Que.4 Why should you send invoices right after delivering goods or services?

A. It forces the customer to buy more

B. It gets you paid faster

C. It reduces your stock

D. It lets you charge extra taxes

Que.5 How long do you need to hold onto invoices in India?

A. 2 years

B. 4 years

C. 6 years

D. 10 years

 

Conclusion

Creating and issuing invoices in India is a key task for businesses. It’s not just about compliance with GST but also about maintaining good cash flow and professional relationships with your clients. The process doesn’t have to be complicated. With the right software, clear invoicing practices, and timely follow-ups, invoicing can be seamless and help keep your business financially healthy. The better you are at managing invoices, the easier it is to maintain strong financial control over your operations.

In short, keep your invoices simple, accurate, and timely—and you’ll save yourself a lot of trouble down the road.

FAQ's

An invoice is a document that proves you sold something or provided a service, and it shows how much the buyer needs to pay you. Simple as that.

You need the seller’s and buyer’s info, GSTINs, a unique invoice number, date, description of goods/services, HSN/SAC codes, tax breakdown, total value, and payment terms.
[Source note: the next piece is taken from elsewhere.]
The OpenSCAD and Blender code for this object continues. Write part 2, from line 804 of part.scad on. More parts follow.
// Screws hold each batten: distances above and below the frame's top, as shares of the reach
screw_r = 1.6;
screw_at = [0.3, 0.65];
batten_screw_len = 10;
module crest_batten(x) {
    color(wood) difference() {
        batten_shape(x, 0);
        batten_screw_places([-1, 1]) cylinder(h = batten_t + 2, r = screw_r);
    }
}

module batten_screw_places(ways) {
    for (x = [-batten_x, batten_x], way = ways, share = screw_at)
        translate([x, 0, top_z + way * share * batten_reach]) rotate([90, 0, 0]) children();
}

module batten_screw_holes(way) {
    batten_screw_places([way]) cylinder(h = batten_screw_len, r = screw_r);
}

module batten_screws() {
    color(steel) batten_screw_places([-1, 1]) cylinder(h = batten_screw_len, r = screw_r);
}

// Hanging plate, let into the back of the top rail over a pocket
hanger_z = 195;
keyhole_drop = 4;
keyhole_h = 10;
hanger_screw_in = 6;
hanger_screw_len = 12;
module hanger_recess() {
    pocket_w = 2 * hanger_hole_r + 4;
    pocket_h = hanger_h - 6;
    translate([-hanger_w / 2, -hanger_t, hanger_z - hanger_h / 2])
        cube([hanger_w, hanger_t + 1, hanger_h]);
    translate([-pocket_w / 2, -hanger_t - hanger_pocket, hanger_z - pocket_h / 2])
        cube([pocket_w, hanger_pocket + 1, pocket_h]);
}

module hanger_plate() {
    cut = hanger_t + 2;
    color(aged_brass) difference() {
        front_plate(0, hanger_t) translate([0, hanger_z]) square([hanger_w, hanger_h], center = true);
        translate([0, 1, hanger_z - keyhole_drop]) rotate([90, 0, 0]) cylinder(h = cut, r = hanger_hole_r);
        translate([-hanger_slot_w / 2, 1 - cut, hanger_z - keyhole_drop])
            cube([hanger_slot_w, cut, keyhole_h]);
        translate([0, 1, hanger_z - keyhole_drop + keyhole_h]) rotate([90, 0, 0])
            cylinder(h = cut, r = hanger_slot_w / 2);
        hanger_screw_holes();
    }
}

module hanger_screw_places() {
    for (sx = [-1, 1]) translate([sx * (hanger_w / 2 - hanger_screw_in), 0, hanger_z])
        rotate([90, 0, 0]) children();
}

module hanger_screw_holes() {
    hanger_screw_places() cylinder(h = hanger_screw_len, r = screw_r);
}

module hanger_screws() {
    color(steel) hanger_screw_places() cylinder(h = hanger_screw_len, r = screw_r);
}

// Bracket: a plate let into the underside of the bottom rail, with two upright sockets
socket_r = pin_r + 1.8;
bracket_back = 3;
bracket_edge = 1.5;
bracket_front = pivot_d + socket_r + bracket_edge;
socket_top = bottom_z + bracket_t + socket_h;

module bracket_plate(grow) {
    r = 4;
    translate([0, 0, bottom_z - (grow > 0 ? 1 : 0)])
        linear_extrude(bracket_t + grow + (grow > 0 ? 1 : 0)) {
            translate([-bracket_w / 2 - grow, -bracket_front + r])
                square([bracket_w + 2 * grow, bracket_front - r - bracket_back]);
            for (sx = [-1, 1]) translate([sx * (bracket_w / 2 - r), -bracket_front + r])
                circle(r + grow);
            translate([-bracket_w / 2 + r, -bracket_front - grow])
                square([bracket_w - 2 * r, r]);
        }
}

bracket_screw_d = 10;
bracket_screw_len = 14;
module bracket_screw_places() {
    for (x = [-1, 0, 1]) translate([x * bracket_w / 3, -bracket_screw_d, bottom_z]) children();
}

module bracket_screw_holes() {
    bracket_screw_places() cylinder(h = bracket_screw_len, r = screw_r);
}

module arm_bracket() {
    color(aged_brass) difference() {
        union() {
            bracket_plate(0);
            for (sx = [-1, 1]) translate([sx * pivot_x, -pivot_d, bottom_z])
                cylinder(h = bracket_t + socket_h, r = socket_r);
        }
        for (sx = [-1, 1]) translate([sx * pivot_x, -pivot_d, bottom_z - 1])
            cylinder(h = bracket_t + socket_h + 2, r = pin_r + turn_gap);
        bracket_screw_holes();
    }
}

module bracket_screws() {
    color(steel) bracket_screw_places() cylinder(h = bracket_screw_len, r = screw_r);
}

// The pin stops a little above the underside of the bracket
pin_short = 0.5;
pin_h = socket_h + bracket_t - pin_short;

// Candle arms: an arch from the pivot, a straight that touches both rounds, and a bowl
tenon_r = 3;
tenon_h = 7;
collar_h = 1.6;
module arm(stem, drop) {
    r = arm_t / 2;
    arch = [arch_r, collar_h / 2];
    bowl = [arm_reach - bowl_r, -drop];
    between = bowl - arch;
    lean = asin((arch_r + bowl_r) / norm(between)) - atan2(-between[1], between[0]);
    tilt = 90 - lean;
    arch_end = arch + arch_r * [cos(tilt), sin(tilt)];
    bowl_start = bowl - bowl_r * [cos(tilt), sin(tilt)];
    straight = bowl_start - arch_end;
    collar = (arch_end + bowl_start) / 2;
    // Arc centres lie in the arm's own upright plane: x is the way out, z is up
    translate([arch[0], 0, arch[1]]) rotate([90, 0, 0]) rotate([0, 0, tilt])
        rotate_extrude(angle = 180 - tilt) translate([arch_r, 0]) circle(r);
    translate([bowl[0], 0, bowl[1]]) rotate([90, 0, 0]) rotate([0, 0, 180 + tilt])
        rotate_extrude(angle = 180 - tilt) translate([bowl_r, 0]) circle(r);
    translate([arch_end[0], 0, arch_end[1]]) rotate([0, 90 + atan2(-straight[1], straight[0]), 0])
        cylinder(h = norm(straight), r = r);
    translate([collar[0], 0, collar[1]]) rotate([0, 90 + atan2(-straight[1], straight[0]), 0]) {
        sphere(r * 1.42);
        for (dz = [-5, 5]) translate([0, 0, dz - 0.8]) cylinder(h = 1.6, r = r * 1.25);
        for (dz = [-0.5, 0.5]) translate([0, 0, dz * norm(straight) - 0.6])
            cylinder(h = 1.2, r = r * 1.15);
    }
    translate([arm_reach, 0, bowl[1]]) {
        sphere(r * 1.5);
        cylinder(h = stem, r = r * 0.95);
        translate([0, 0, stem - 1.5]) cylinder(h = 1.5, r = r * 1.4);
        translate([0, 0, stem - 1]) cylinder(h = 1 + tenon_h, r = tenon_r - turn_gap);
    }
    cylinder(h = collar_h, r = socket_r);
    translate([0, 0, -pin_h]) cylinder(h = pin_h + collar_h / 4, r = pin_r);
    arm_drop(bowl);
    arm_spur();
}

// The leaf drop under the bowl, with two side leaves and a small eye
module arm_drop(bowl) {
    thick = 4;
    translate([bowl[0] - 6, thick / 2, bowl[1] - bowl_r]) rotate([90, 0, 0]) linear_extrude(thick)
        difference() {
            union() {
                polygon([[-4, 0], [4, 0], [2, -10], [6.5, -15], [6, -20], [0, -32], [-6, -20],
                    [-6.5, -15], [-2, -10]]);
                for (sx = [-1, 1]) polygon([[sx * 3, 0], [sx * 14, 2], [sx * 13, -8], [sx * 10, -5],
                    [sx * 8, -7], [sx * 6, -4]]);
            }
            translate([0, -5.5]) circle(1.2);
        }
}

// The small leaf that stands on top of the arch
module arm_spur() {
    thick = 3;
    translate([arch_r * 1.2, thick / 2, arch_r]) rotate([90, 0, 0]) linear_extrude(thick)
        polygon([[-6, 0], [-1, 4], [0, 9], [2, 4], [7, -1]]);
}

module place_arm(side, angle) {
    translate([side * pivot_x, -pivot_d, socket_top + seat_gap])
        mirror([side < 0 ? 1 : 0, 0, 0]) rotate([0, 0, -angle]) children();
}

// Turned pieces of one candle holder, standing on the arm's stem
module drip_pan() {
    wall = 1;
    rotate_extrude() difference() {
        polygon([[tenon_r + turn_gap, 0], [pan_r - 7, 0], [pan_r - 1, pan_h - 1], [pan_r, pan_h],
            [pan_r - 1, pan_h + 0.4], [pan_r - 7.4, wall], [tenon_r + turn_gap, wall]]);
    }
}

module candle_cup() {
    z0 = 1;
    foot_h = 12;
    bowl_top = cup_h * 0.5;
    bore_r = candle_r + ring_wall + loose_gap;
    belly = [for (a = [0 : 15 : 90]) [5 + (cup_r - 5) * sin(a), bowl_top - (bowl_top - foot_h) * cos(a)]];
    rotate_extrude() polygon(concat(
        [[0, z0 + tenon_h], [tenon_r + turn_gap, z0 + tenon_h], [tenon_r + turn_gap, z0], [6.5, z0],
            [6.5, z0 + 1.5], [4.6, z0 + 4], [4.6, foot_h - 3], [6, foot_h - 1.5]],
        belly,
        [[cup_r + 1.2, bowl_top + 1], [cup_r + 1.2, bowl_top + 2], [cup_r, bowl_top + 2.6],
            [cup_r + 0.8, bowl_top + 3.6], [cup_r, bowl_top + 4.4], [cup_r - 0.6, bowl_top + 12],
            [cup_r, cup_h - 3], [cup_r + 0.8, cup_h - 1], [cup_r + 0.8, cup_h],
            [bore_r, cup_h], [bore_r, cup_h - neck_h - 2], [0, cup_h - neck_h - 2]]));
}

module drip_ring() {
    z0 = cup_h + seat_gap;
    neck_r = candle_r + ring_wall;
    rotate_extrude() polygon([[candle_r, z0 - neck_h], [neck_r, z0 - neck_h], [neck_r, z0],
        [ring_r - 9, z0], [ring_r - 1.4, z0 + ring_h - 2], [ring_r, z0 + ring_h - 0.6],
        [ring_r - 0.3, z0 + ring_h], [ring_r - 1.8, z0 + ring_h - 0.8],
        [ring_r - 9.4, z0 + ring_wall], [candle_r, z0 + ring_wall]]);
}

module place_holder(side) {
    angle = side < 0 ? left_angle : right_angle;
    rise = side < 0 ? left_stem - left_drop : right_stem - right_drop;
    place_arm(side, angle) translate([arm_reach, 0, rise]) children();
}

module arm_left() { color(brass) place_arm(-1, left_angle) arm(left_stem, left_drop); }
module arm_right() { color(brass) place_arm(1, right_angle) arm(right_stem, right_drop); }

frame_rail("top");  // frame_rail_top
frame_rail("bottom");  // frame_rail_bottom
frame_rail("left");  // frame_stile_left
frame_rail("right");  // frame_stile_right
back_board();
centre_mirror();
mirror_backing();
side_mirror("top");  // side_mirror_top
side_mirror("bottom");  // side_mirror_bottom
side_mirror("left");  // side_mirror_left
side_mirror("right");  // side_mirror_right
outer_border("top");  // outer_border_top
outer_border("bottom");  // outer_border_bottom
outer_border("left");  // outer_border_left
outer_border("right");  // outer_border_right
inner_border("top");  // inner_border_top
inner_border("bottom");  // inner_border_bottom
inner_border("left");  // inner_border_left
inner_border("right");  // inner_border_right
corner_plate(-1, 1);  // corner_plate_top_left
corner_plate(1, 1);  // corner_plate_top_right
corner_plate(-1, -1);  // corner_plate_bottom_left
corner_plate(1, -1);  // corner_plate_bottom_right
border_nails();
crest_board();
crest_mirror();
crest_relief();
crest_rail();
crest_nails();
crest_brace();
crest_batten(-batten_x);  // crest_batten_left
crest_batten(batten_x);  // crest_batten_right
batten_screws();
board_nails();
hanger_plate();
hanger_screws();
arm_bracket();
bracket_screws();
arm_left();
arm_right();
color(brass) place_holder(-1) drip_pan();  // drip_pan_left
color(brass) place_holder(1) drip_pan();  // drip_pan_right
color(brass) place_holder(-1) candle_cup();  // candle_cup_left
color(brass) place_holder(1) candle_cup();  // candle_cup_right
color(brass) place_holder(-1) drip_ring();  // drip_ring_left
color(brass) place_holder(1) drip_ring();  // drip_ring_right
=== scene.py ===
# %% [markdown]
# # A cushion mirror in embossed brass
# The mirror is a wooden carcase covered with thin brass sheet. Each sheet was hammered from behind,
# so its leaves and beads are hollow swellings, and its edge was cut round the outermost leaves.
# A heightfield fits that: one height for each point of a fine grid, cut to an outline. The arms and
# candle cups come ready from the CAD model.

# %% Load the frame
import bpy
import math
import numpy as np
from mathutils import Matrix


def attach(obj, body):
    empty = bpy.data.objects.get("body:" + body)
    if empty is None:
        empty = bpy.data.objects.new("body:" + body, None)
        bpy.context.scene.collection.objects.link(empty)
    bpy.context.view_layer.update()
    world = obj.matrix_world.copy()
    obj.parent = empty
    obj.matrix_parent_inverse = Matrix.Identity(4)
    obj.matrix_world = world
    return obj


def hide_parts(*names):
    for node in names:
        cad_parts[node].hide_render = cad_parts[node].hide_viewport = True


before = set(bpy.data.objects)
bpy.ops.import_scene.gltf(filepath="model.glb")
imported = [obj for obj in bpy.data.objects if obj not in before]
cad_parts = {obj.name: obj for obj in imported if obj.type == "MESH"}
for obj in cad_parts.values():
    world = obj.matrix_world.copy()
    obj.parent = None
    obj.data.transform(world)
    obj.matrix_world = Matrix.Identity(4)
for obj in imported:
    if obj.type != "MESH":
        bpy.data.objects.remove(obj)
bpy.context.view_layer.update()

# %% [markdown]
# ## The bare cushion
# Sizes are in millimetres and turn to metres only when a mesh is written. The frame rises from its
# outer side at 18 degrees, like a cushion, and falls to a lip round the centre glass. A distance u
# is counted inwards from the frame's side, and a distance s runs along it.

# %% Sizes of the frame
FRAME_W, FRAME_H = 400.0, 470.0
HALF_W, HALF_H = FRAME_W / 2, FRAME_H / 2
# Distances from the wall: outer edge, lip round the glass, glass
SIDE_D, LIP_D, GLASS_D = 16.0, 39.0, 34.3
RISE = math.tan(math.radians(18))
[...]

Without a GSTIN, your invoice isn’t legit under GST laws, and the tax authorities won’t be happy. It’s how they track transactions.

A Tax Invoice is for stuff that’s taxable. A Bill of Supply is for exempt goods or if you’re under the Composition Scheme. Basically, no GST on the Bill of Supply.

If the original invoice amount changes—like when more goods are delivered or stuff gets returned—you issue a debit or credit note to adjust the invoice.

Because it’s faster, more accurate, and makes sure you’re following GST rules. Less manual work means fewer mistakes and less headache.

Six years. Not a day less. Lose them, and you’re asking for trouble during an audit.

Get it right, and you get paid faster, avoid fines, and keep your clients happy. Mess it up, and you’re dealing with delays, penalties, and trust issues.